I couldn’t always hear what she was saying. Nor could others. Performance Space 122 is an intimate one, yet there were long stretches-particularly when she was reading-when we couldn’t hear her clearly. Stories and poems about misogynistic tyranny, homophobia and the genteel pleasures of gardening were mostly lost on me. One catches-and ought to feel privileged to catch-what one can. Yet it’s understandable to think: “Speak up, dear! Project!” In such irritating ways, Ms. Finley can turn a libertarian into a disapproving, half-deaf old fusspot.

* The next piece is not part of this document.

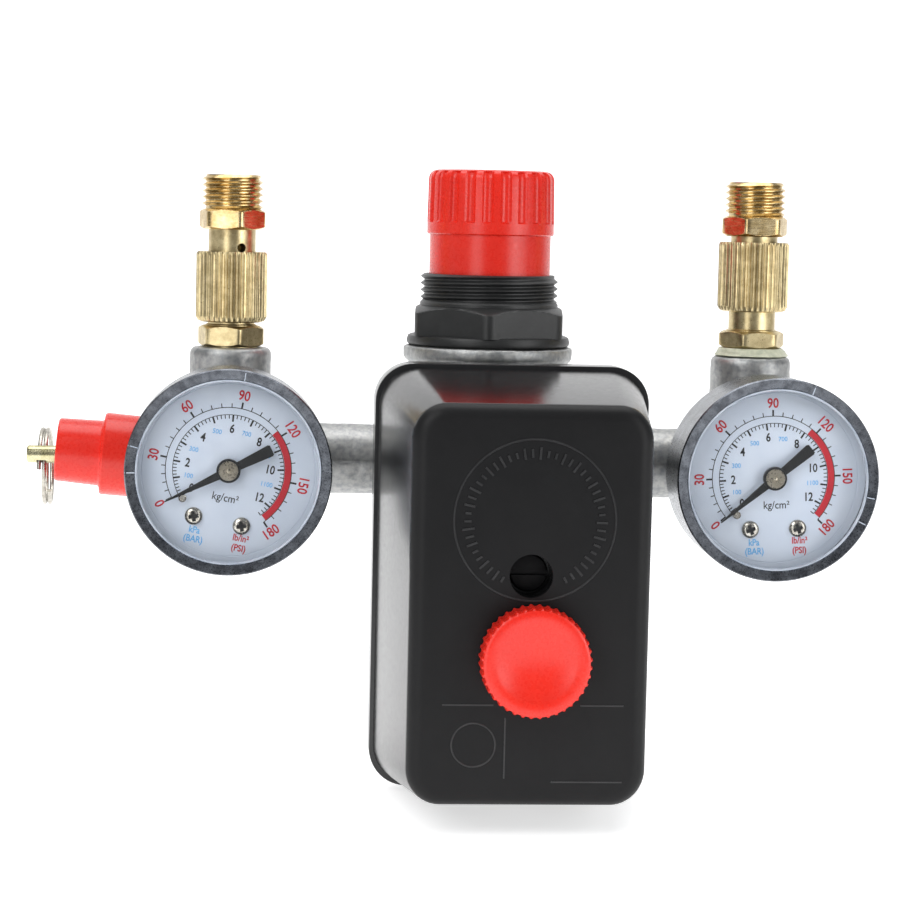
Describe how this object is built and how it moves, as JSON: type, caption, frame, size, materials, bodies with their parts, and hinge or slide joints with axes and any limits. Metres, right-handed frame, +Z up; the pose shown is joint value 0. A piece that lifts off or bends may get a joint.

On the other hand, she shrieks. Her basic style is neurotic stridency and rage, which leads to peculiar voice changes, ranging from her own flat Midwestern, to a kind of whinnying, to a visceral uncontrolled scream, to a deep neo-Southern black imitation that has no logic. At one point, a loony in the street outside could be heard competing with the apparent loony inside. Ms. Finley is the raw-edged shaman of the fringe-raging about Bosnia and AIDS, Hillary Clinton and Martha Stewart, censorship and female oppression, and where is God when we need Him or Her.
And all of this is fine and worthy and important, no doubt. But the age-old battles grow weary, the parodies of male sexism familiar, the disjointed feminist manifesto labored. There’s a surprising domesticity and whimsy-tales of problematic breast-feedings, a re-evaluation of Winnie-the-Pooh. (Ms. Finley, the 80’s hipster, now has a 4-year-old daughter.) “In her free time,” The New York Times was eager to point out recently, “she straps her daughter into a car seat and takes her for a drive in her Ford Explorer, ‘like any other suburban mother.'”
Hey-ho. What with all the work to be done around the house, “scrubbing the tub, vacuuming, mowing the lawn,” it’s a wonder the suburban mom ever finds time to strip for her show. The Times ‘ cloying normalization of Ms. Finley annoys us as much as her connivance in it. She’s a limited performer whose remembered pain is real enough. She is sincere, but intellectually slack. Her use of video is self-consciously amateur. (She’s telling us she isn’t slick and superficial, but “real.”) I could have lived without the video image of deformed feet; also, the home movie of her lactating onto a painterly canvas.
But if her outrageousness once shocked America, we’ve gotten used to it. Her language is explicit, but no cruder than the fuck-you’s of our charming street life. Her use of the C-word is cathartic. It’s her nakedness that palls. Ms. Finley deliberately neutralizes her sexuality by treating her own naked body on stage as matter-of-fact, like performing in a nudist colony. What a bore: Bodies are sexy, aren’t they? So are real, live people, I assume.
Yet no performer flashes more than the desexed Ms. Finley. And what sort of feminism is that? At one point, she sat on a small stool with her ample bare bum displayed for all to view at their leisure. Why?
Why yams? Why not?
She was telling a story, seated with her back toward the audience at the time, which concluded with the ludicrous revelation, “She learned that humor and humiliation are very similar.”
Now, you and I know they aren’t. Humor and humiliation are very different, unless one happens to relish the performance art of Don Rickles. But if Karen Finley doesn’t see the difference, there’s nothing we can do, concerned though we all are about the blight on American chestnut trees.